Sunday, March 10, 2013

Carrot Cupcakes with Cream Cheese Frosting

     
     First off, I am again so sorry that I haven't posted in a while. Unfortunately, school and ballet have occupied much of my time, so I haven't had a chance to blog. However, due to a week-long spring break from dance, I now have plenty of time to bake! 

      Today, I chose to whip up some yummy carrot cupcakes. These are incredible. Truly delightful. They are marvelously moist, slightly spicy, scrumptious, excellent, phenomenal cupcakes.





     And the frosting! Decadently smooth, this is a spectacular cream cheese frosting with a subtle hint of cinnamon. After mixing it up, I couldn't resist sneaking little spoonfuls out of the bowl. It was just that magnificent. 
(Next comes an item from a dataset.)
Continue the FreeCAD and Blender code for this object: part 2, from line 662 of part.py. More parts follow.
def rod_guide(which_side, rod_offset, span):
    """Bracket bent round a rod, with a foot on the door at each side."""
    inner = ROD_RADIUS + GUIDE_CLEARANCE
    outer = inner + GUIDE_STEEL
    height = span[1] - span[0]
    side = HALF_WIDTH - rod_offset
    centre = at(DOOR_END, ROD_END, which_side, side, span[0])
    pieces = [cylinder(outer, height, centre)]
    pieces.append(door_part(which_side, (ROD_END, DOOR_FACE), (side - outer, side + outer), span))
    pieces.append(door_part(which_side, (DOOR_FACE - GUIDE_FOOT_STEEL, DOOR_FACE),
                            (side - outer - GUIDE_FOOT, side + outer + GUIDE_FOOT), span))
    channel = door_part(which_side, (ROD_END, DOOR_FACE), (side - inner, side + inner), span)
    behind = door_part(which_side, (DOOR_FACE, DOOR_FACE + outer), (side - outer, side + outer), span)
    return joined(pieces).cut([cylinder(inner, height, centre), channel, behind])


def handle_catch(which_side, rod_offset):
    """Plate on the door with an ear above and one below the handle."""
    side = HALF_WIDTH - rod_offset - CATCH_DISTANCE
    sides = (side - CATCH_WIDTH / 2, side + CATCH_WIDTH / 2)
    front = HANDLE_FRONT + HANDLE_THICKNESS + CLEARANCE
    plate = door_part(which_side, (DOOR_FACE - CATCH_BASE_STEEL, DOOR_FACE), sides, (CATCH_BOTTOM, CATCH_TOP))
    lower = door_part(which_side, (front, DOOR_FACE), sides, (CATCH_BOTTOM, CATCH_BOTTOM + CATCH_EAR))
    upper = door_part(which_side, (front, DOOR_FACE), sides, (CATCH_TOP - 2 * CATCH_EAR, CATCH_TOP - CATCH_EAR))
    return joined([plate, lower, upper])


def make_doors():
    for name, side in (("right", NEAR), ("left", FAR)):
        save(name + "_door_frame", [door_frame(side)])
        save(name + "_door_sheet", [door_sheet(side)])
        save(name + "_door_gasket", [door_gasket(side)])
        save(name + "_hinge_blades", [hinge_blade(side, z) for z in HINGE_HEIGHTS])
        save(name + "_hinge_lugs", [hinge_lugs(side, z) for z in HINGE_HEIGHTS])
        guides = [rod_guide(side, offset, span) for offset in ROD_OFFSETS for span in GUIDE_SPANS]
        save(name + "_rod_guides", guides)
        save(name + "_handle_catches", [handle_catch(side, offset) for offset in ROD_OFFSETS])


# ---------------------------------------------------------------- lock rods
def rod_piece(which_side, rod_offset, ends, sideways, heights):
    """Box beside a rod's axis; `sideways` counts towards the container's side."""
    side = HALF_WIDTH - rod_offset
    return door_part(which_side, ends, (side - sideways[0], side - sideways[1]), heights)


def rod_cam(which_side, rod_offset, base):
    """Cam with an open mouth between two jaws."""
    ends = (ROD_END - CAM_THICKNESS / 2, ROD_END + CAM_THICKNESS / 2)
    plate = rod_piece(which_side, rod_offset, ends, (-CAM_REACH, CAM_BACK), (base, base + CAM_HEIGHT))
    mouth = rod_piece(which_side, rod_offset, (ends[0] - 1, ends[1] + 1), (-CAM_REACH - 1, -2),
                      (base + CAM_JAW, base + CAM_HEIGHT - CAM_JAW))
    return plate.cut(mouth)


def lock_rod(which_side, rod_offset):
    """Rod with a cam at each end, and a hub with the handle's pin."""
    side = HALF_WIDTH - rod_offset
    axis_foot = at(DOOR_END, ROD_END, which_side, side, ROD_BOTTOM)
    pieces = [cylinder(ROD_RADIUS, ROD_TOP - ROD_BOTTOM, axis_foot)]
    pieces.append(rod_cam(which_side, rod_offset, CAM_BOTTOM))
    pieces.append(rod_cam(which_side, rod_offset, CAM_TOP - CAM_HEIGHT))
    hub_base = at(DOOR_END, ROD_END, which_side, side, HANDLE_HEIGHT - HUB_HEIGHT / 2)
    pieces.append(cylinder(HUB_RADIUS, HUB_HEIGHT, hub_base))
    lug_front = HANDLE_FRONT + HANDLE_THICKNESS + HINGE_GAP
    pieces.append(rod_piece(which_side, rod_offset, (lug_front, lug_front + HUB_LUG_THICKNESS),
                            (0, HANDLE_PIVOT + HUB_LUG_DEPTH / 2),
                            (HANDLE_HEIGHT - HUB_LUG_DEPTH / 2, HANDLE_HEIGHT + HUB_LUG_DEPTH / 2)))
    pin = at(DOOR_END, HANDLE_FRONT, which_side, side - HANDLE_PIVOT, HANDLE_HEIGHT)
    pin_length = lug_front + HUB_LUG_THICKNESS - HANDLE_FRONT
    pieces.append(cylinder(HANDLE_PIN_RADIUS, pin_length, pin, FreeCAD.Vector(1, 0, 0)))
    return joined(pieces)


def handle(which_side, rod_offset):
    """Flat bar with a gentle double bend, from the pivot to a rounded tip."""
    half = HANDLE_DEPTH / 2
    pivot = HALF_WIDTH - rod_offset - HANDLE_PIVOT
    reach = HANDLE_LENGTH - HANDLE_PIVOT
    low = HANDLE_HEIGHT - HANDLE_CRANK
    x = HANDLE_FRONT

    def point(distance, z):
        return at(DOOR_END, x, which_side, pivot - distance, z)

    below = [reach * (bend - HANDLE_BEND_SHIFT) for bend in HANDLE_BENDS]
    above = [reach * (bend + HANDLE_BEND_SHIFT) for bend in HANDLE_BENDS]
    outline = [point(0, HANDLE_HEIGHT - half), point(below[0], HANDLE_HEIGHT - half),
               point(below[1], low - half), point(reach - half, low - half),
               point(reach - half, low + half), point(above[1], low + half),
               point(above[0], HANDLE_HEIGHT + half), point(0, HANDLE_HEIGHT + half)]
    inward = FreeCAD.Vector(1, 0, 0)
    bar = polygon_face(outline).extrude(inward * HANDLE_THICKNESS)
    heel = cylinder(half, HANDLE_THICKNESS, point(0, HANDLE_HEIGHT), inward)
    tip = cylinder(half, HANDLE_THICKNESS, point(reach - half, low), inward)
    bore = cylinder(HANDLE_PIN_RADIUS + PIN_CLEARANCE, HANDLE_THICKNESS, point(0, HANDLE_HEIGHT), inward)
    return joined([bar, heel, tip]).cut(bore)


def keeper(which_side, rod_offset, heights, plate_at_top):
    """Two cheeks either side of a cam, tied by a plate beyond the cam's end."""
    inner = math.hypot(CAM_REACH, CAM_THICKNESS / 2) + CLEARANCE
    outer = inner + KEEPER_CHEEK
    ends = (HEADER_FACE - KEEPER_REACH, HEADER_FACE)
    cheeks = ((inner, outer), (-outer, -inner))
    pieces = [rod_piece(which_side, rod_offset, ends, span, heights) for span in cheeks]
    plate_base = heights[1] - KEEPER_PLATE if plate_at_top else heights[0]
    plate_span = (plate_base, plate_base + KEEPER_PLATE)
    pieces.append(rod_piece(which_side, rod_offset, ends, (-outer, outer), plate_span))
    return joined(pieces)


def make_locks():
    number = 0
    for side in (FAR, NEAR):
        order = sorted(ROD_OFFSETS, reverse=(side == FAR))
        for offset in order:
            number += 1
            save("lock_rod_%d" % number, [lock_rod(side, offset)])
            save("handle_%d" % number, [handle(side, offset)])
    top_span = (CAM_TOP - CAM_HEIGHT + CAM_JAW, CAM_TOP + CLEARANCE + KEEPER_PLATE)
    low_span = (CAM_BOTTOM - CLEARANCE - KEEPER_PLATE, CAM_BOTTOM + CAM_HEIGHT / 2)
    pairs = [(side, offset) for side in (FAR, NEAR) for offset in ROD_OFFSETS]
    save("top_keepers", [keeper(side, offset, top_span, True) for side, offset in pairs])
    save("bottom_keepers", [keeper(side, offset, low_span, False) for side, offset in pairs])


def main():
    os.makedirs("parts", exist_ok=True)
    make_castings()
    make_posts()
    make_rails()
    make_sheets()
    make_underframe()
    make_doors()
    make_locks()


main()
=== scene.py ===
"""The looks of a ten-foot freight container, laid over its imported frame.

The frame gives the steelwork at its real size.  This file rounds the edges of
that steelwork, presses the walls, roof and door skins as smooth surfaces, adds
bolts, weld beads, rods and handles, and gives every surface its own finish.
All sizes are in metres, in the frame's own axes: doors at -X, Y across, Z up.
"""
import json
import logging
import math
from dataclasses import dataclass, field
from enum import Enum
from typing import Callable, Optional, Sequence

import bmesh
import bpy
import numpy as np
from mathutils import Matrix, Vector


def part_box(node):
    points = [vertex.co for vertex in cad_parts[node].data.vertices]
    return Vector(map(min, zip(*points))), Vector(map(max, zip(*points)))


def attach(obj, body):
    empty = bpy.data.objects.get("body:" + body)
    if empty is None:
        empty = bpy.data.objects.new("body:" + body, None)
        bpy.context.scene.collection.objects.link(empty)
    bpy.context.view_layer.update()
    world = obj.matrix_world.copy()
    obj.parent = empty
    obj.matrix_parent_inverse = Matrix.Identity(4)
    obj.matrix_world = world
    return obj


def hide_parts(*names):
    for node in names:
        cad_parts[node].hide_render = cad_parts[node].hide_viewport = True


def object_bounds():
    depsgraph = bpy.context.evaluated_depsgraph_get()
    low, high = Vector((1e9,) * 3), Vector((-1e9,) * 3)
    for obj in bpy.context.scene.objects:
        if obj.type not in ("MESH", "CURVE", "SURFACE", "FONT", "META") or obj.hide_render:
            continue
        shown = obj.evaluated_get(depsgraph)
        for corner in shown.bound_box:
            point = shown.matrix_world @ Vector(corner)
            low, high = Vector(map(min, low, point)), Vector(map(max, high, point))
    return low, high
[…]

CARROT MUFFINS with CREAM CHEESE FROSTING
Cupcakes and frosting are adapted from::here

FOR THE CUPCAKES...
2 cups flour
1 teaspoon baking soda
1 teaspoon ground cinnamon
1/2 teaspoon baking powder
1 teaspoon salt
1/2 teaspoon ground nutmeg
2 large eggs
1 cup sugar
1/2 cup packed brown sugar
1 cup canola oil
1 teaspoon vanilla extract
2 cups grated carrots (about 5)

Directions
Preheat the oven to 350 degrees F.
Whisk together the flour, baking soda, cinnamon, baking powder, salt, and nutmeg in a medium bowl. In another medium bowl, with an electric mixer on medium speed, beat the eggs, sugar, brown sugar, and canola oil until light and thick. Reduce speed to low and add the flour mixture, beating just until blended. Stir in the vanilla, carrots, and walnuts until well blended.
Line 12 cup cupcake or muffin pan 2/3-full with batter. Bake until the cupcakes are puffed and a toothpick inserted into the center comes out clean, about 20 minutes. Cool the cupcakes completely.
For the Cream Cheese Frosting...
1/2 stick unsalted butter
8 ounces cream cheese
3 1/2 cups powdered sugar
3/4 teaspoon vanilla extract
1/2 teaspoon cinnamon


Beat butter and cream cheese at medium speed until creamy (2-3 minutes). Reduce speed to low and add powdered sugar in 2 parts incorporating vanilla extract 1/2 way through and mix until incorporated (scraping down walls with rubber spatula each time). Add cinnamon and fold by hand into frosting. Serve within 24 hours.